God’s Problem: How the Bible Fails to Answer Our Most Important Question–Why We Suffer

In times of questioning and despair, people often quote the Bible to provide answers. Surprisingly, though, the Bible does not have one answer but many “answers” that often contradict one another. Consider these competing explanations for suffering put forth by various biblical writers:

* The prophets: suffering is a punishment for sin
* The book of Job, which offers two different answers: suffering is a test, and you will be rewarded later for passing it; and suffering is beyond comprehension, since we are just human beings and God, after all, is God
* Ecclesiastes: suffering is the nature of things, so just accept it
* All apocalyptic texts in both the Hebrew Bible and the New Testament: God will eventually make right all that is wrong with the world

For renowned Bible scholar Bart Ehrman, the question of why there is so much suffering in the world is more than a haunting thought. Ehrman’s inability to reconcile the claims of faith with the facts of real life led the former pastor of the Princeton Baptist Church to reject Christianity.

In God’s Problem, Ehrman discusses his personal anguish upon discovering the Bible’s contradictory explanations for suffering and invites all people of faith – or no faith – to confront their deepest questions about how God engages the world and each of us.

Resource Types: Books.

Review & Commentary

One thought on “God’s Problem: How the Bible Fails to Answer Our Most Important Question–Why We Suffer

  1. Review

    God does not have a problem, the Bible does. The Bible defines God as all-powerful and benevolent, yet there is pain and suffering in the world. Countless religious philosophers and theologians have wrestled with this issue called "theodicy". Bart D. Ehrman attacks the topic with new vigor using a wealth of collateral he has amassed over a lifetime of intense biblical scholarship. He teases out the Bible's answers to human suffering, and in the process, exposes them as hollow, illogical, contradictory, and often perverse.
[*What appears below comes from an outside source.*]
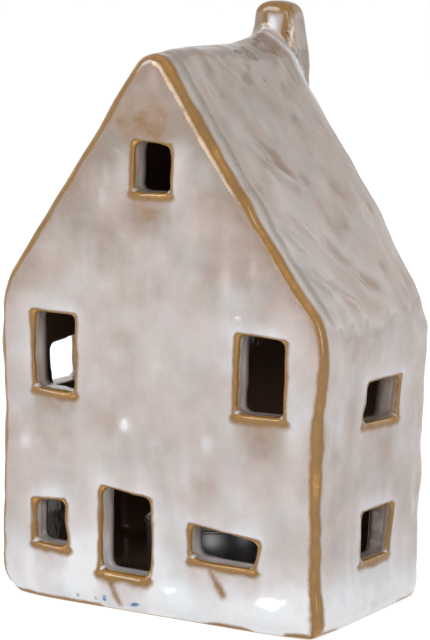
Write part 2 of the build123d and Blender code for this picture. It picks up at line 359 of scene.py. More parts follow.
for name, corners, u, behind, near, (ux, uy) in windowSets:
    gap = gapToLines(u, z, corners)
    beyond = np.maximum(gap, 0)
    left, right = min(corners[0][0], corners[3][0]), max(corners[1][0], corners[2][0])
    sill, head = (corners[0][1] + corners[1][1]) / 2, (corners[2][1] + corners[3][1]) / 2
    underSill, overHead = ease(0, 1, sill - z), ease(0, 1, z - head)
    wide = rims["face"] * (1 - rims["headShare"] * overHead) + rims["belowSill"] * underSill
    toEdge = np.hypot(beyond / wide, behind / rims["jamb"])
    edgeBreak = lowered(edgeBreak, toEdge, near)
    onFace = near & (behind < rims["faceDepth"])
    outward = np.abs(nx * uy + ny * ux)
    lip = hump((gap - rims["lipMiddle"]) / rims["lipWide"]) * onFace * ease(0.3, 0.8, outward)
    formed += normal * (rims["lipLift"] * lip * (1 - rims["lipHeadShare"] * overHead))[:, None]
    upward = ease(sill - 2, head + 2, z)
    ring = hump(beyond / rims["haloReach"]) * (rims["haloLeast"] + (1 - rims["haloLeast"]) * upward)
    halo = raised(halo, ring, onFace)
    below = (1.0 if ux else rims["sideRun"]) * ease(0, 1.5, sill - z)
    below = below * np.exp(-np.maximum(sill - z, 0) / rims["runReach"])
    within = ease(left - 2.5, left + 1.0, u) * (1 - ease(right - 1.0, right + 2.5, u))
    veil = raised(veil, below * within, onFace)
    middle = ((left + right) / 2, (sill + head) / 2)
    toLeft, toRight, toSill, toHead = spreads[name]
    acrossU = np.clip((u - middle[0]) * 2 / (right - left), -1, 1)
    acrossZ = np.clip((z - middle[1]) * 2 / (head - sill), -1, 1)
    hold = hump(beyond / rims["spreadReach"]) * near
    shiftU = np.where(acrossU > 0, acrossU * toRight, acrossU * toLeft) * hold
    formed += shiftU[:, None] * (ux, uy, 0)
    formed[:, 2] += np.where(acrossZ > 0, acrossZ * toHead, acrossZ * toSill) * hold
    onJamb = near & (outward < 0.5) & (gap < 0.5)
    if uy:  # painted shade: the side windows' jambs darken deeper in
        sideJambShade = raised(sideJambShade, ease(0.8, 2.2, behind), onJamb)
    thinLine = hump((behind - rims["darkBehind"]) / rims["darkWide"])
    darkLine = raised(darkLine, thinLine, onJamb)
    for (cornerU, cornerZ), fullness in zip(corners[:2], rims["beadFullness"]):  # beads by the sill
        nearCorner = hump(np.hypot(u - cornerU, z - cornerZ) / rims["beadSize"] / fullness)
        nearCorner *= hump((behind - rims["beadBehind"]) / rims["beadLong"]) * near
        beads = np.maximum(beads, nearCorner)
        towards = np.sign(middle[0] - cornerU) * rims["beadLean"]
        lift = nearCorner * rims["beadLift"] * fullness
        formed += lift[:, None] * (towards * ux, towards * uy, rims["beadLean"])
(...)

    These findings do not seem to come comfortably to the author. At an earlier time in his life, Ehrman was a born-again Christian. He was reared as an Episcopalian. He studied at Moody Bible Institute, Wheaton College and Princeton, where he ultimately earned both a M.A. in Divinity and a Ph.D. in New Testament studies. He is currently the James A. Gray Distinguished Professor of Religious Studies at the University of North Carolina. Ehrman's research has focused on the authenticity of the written and oral traditions of Christianity. His published work is accessible to the cleric, scholar, or layperson, religious or otherwise, who wants a deeper understanding of the historical development of Christianity. (Tip: Check out Ehrman's university lectures published in audio form by The Teaching Company at http://www.teach123.com). Along his way, Ehrman's findings overcame his Christian devotion. Ehrman now declares himself an agnostic yet an atheist would relish "God's Problem".

    In a prior bestseller, "Misquoting Jesus", Ehrman revealed the shaky under girding of the Bible as a historical record of events in the life Jesus. Ehrman has poured over scriptural texts in the original languages of antiquity finding that today's commonly followed editions are rife with erroneous transcriptions, editorial insertions and pseudonymous authorship. In "God's Problem", Ehrman forgives the Bible these shortcomings, offering it the opportunity to speak for itself in explaining the existence of a good and powerful God despite the misery that surrounds us. Simply put, the Bible cannot make a coherent case.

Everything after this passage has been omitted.